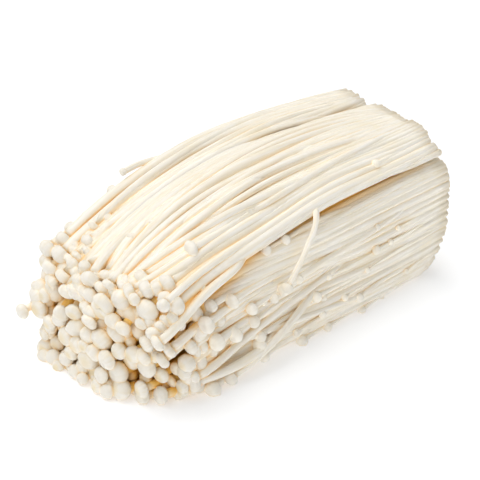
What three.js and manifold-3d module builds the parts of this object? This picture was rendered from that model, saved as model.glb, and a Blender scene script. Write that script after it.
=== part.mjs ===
// An enoki mushroom bunch, lying on its side as bought: long pale stems packed side by side, small
// round caps in a crowd at one end, and the root block cut off flat at the other.
//
// Frame: millimetres, +X along the stems from the caps to the cut, +Z up from the surface that the
// bunch lies on. The origin is under the middle of the bunch, on that surface.
//
// The bunch has split along its length into three clumps, with a crack between each two. A clump is
// one body: stems pressed together near the cut, which part from each other towards the caps.

import * as THREE from "three";
import { mergeVertices } from "three/addons/utils/BufferGeometryUtils.js";
import Module from "manifold-3d";

const wasm = await Module();
wasm.setup();

// ---- driving dimensions, mm ----
const CUT_X = 65; // the cut face, where it is furthest from the caps
const LENGTH = 142; // from the cut face to the furthest caps
const CUT_TUCK = 11; // how far the cut leans in at the surface
const CUT_TUCK_HEIGHT = 22; // height up to which it leans
const CUT_FACETS = 5;
const CRACK_GAP = 2.2; // clear width of the cracks between clumps
const BELLY_SINK = 1.2; // how much the lowest stems are pressed flat
const CORNER = 9; // how square a section's corners are
const DROOP = 4; // how late along its length the bunch droops and spreads to its caps

const CROWD_S = 0.91; // how far along the length the caps crowd, as a share of it
const CROWD_SKEW = 1.6; // the larger, the fewer caps stay far behind
const CROWD_FROM = { front: 5, top: 20 }; // the crowd is set back beyond these, at the front and top
const CAP_STRAY = 2; // how unevenly the caps stand
const RIM_STRAY = 0.3; // and how unevenly round the rim, for the distance between them
const CAP_CLEAR = 1.3; // how far a cap stays inside its section, for its radius
const INNER_SHARE = 0.74; // the honeycomb of caps inside the rim fills this share of a section
const ROOT_DRAW_IN = 0.95; // how much closer to its clump's middle a mushroom starts
const SWAY = { inner: 0.14, rim: 0.06 }; // how far its root strays from its cap's place
const SUNK = { depth: 0.12, fade: 6 }; // how deep a root sinks in the core, and how soon it is out
const CAP_SETTLE = 4; // how late along its stem a mushroom turns in to make room for its cap
const CAP_RADIUS = { small: 2.7, large: 4.1 };
const STEM_RADIUS = { root: 1.45, neck: 1.9 };
const STEM_PER_CAP = 0.5; // the thickest stem, for its cap
const STEM_SIDES = { rim: 6, inner: 5 };
const STEM_STEPS = { rim: 3, inner: 2 };
const STEP_CROWD = 0.75; // under 1, the steps along a stem are shorter towards its cap

const SMALL_CAP_RADIUS = { nearCut: 1.3, nearCaps: 2.9 };
const SMALL_X = { nearCut: 41, nearCaps: -56 }; // the small caps lie between these
const SMALL_LENGTH = 34; // length of a small mushroom
const SMALL_SKEW = 1.25; // the larger, the more of them lie towards the caps
const SMALL_PROUD = 0.8; // how far a small cap stands out of its clump's side, for its radius
const GOLDEN_SHARE = 0.618034;
const ROW_STEP = Math.sqrt(3) / 2; // between the rows of a honeycomb, for its pitch

const ROOT_S = { nearest: 0.34, furthest: 0.66, step: 0.02 }; // shares of the length
const HALF_WAY = 0.5;
const CORE_RIB = 4; // width of one packed stem on a clump's core
const CORE_RIB_DEPTH = 0.8;

const PALE = { color: 0xf6efdc, roughness: 0.55, metalness: 0 };

// The sides of the clumps' sections, across the bunch. A side is a straight line in the YZ plane:
// the way it faces in degrees from +Y, and its distance from the bunch's own axis on the surface,
// at the cut and at the caps, with a swelling half way.
const side = (facing, atCut, atCaps, swell) => ({ facing, atCut, atCaps, swell });
const flipped = (line) => side(line.facing + 180, -line.atCut, -line.atCaps, -line.swell);
const floorSide = side(-90, BELLY_SINK, BELLY_SINK, 0);
const frontSide = side(180, 27.5, 38, 3.5);
const topSide = side(90, 53.5, 33, 6);
const backSide = side(0, 21, 29, 3.5);
const lowFrontSide = side(215, 25, 33, 3);
const highFrontSide = side(128, 53, 50, 3);
const crackUnderTop = side(84, 41.2, 20, 1.5);
const crackBehindTop = side(8.6, 16, 13, 0.5);
const crackUnderBack = side(33, 29.5, 28, 0.3);

// One mushroom has been pulled across the front of the bunch: the points of its stem.
const STRAY_STEM = [
  [6, -22, 50],
  [1, -29, 48.3],
  [-3, -32.4, 44.4],
  [-7, -33.6, 40],
  [-11, -34.4, 34.9],
  [-15.5, -35, 29.6],
];
const STRAY_RADIUS = { stem: 1.35, cap: 2.2 };

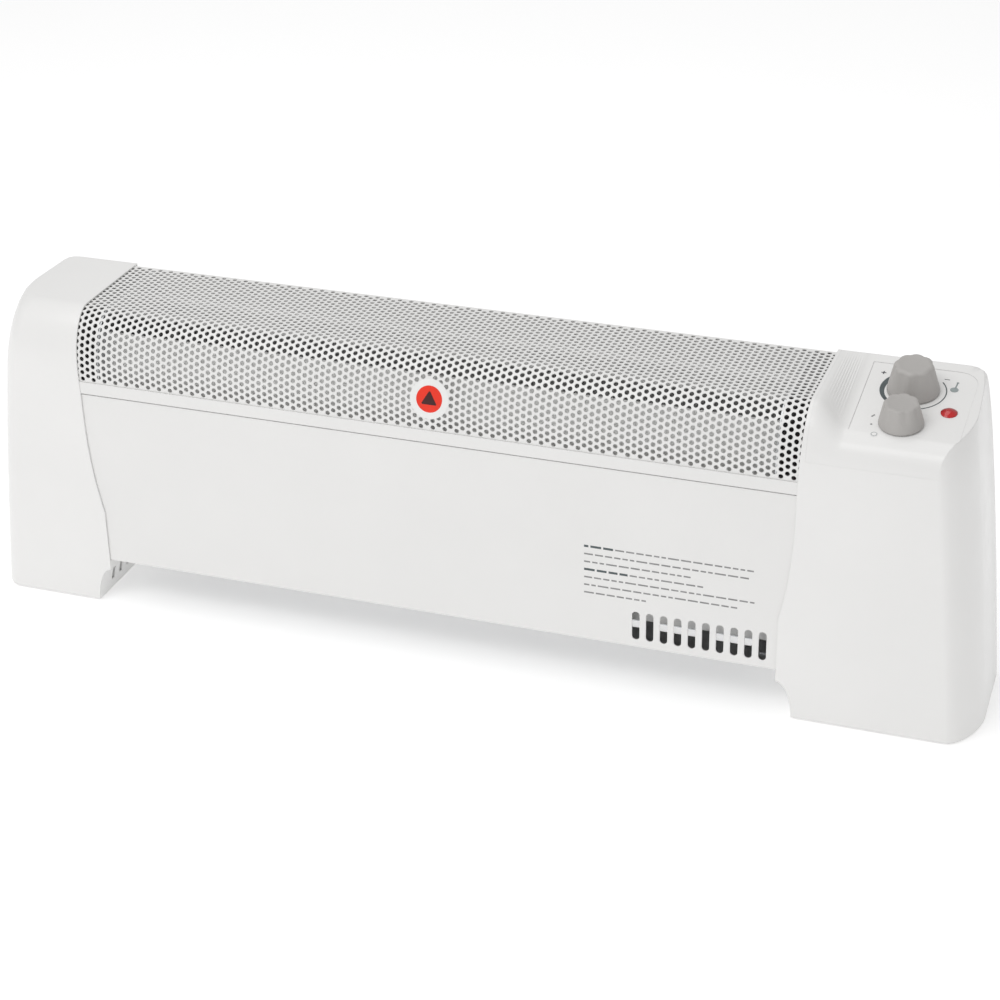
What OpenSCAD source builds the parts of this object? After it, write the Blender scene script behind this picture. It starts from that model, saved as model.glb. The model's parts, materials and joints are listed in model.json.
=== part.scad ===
// Portable electric baseboard heater: two moulded end caps joined by a sheet-steel convector body.
// +X runs along the heater to the control end, -Y is the front, +Z is up, and z = 0 is the floor.

/* [Body] */
// Clear length of steel body between the end caps, at the top
window_w = 539.4; // [440:0.1:640]
// Depth from front to back
body_d = 106; // [96:1:120]
// Height above the floor
body_h = 237; // [225:1:250]
// Depth of the rounded top front corner
corner_d = 27; // [20:1:34]
// Height of the rounded top front corner
corner_h = 48.5; // [40:0.5:54]
// Height of the gap between grille and front panel
split_z = 175.5; // [168:0.5:182]
// Height of the bottom edge of the steel body
panel_z = 37.5; // [34:0.5:44]

/* [End caps] */
// Length of the left cap at the top
left_top_w = 61.6; // [55:0.1:75]
// Length of the left cap at the floor
left_base_w = 93.3; // [85:0.1:105]
// Length of the right cap at the top
right_top_w = 103.8; // [98:0.1:115]
// Length of the right cap at the floor
right_base_w = 129.5; // [122:0.1:140]
// Wall thickness of the mouldings
cap_wall = 2.5; // [2:0.1:3]

/* [Controls] */
// Forward tilt of the control facet, in degrees
facet_tilt = 9.6; // [7:0.1:11]
// Radius of the thermostat knob's skirt
thermostat_knob_r = 17.7; // [16:0.1:19]
// Height of the thermostat knob
thermostat_knob_h = 21; // [17:0.5:23]
// Radius of the selector knob's skirt
selector_knob_r = 15.1; // [13:0.1:16]
// Height of the selector knob
selector_knob_h = 16.5; // [13:0.5:18]
// Radius of both control shafts
shaft_r = 3; // [2.5:0.5:3.5]
// Radius of the pilot lamp's lens
lens_r = 5.6; // [4.5:0.1:6.5]

/* [Heating element] */
// Height of the element's axis
element_z = 96; // [85:1:110]
// Number of fins
fin_count = 34; // [20:1:36]
// Radius of the sheathed rod
rod_r = 4; // [3:0.5:5]

/* [Mains inlet] */
// Radius of the hole through the cord bush
cord_hole_r = 3.6; // [3:0.1:4]

/* [Hidden] */

$fn = 48;
eps = 0.01;
half_w = window_w / 2;
front_y = -body_d / 2;
back_y = body_d / 2;
arc_z = body_h - corner_h;
// The control end is longer, so the middle of the steel body lies left of the origin
middle_x = (left_base_w - right_base_w) / 2;
cap_foot_z = 1.5;
pad_h = 2;
cover_h = 2.5;

// Steel sheets lie just under the caps' thin rebated edges
sheet = 0.8;
sheet_inset = 1.2;
lip = 1.1;
lip_end = half_w + 12;
top_lip_end = half_w + 1.5;
sheet_half = half_w + 10;
grille_half = half_w + 0.8;
rear_top = body_h - 24.5;
bulkhead_u = 252;

// Outline of the caps' inner edges
seam_lean = 2.1;
waist_u = half_w - 11.4;
knee_z = 79;
waist_power = 2.6;
foot_arc_u = 12;
foot_arc_z = 29;

// Plan shape of the caps' outer sides
side_power = 0.7;
plan_corner_u = 21;
plan_corner_y = 40;
plan_power = 1.7;
back_corner_r = 6;
top_edge_r = 5;

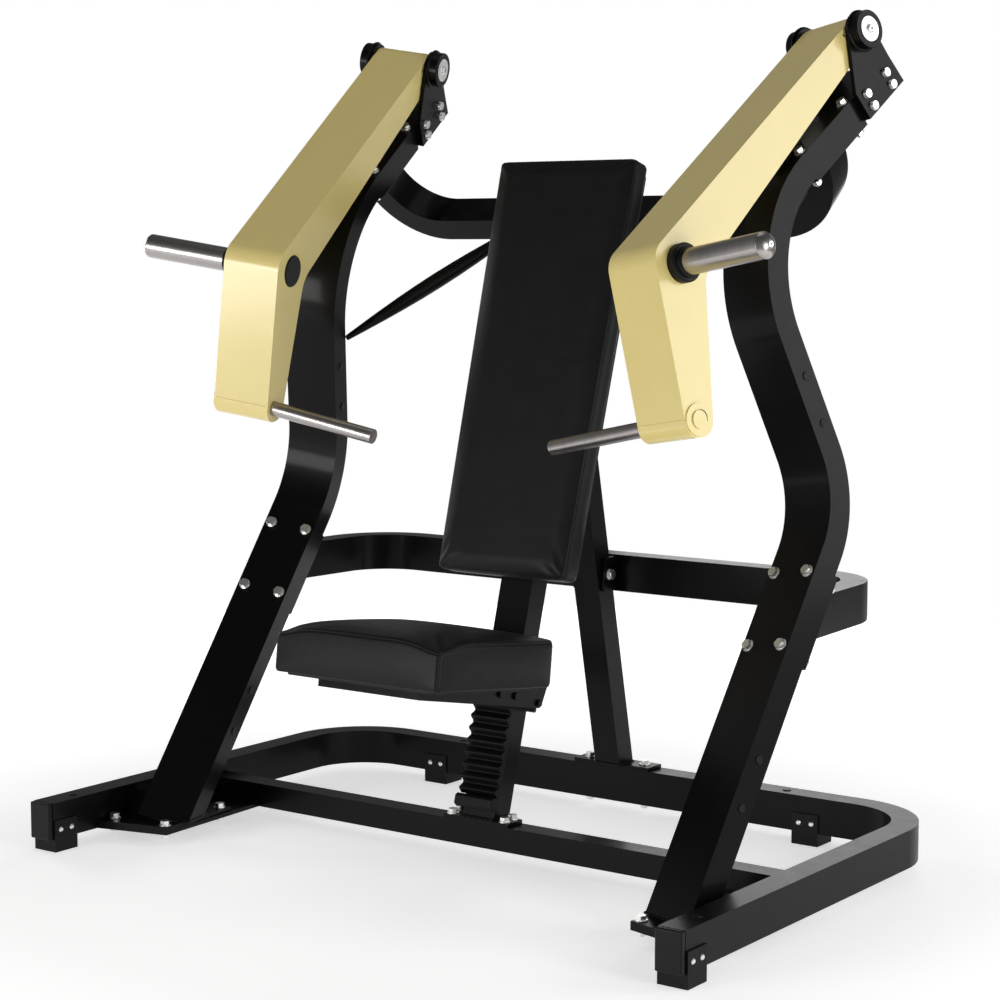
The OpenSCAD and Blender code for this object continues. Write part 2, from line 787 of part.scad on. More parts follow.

━━━━

Only the lines from the first line of the material above through the line that contains "const DROOP = 4;" should be quoted, each one exactly.

Result for this exercise -
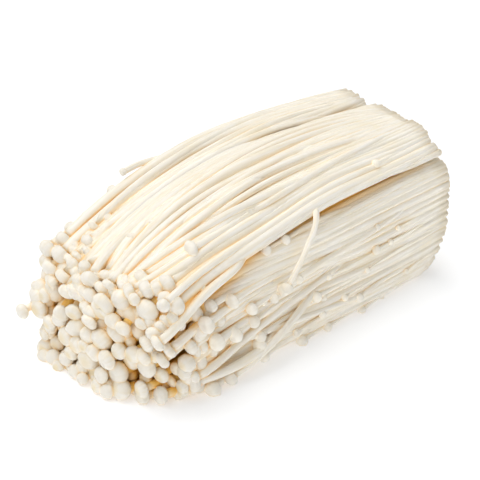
What three.js and manifold-3d module builds the parts of this object? This picture was rendered from that model, saved as model.glb, and a Blender scene script. Write that script after it.
=== part.mjs ===
// An enoki mushroom bunch, lying on its side as bought: long pale stems packed side by side, small
// round caps in a crowd at one end, and the root block cut off flat at the other.
//
// Frame: millimetres, +X along the stems from the caps to the cut, +Z up from the surface that the
// bunch lies on. The origin is under the middle of the bunch, on that surface.
//
// The bunch has split along its length into three clumps, with a crack between each two. A clump is
// one body: stems pressed together near the cut, which part from each other towards the caps.

import * as THREE from "three";
import { mergeVertices } from "three/addons/utils/BufferGeometryUtils.js";
import Module from "manifold-3d";

const wasm = await Module();
wasm.setup();

// ---- driving dimensions, mm ----
const CUT_X = 65; // the cut face, where it is furthest from the caps
const LENGTH = 142; // from the cut face to the furthest caps
const CUT_TUCK = 11; // how far the cut leans in at the surface
const CUT_TUCK_HEIGHT = 22; // height up to which it leans
const CUT_FACETS = 5;
const CRACK_GAP = 2.2; // clear width of the cracks between clumps
const BELLY_SINK = 1.2; // how much the lowest stems are pressed flat
const CORNER = 9; // how square a section's corners are
const DROOP = 4; // how late along its length the bunch droops and spreads to its caps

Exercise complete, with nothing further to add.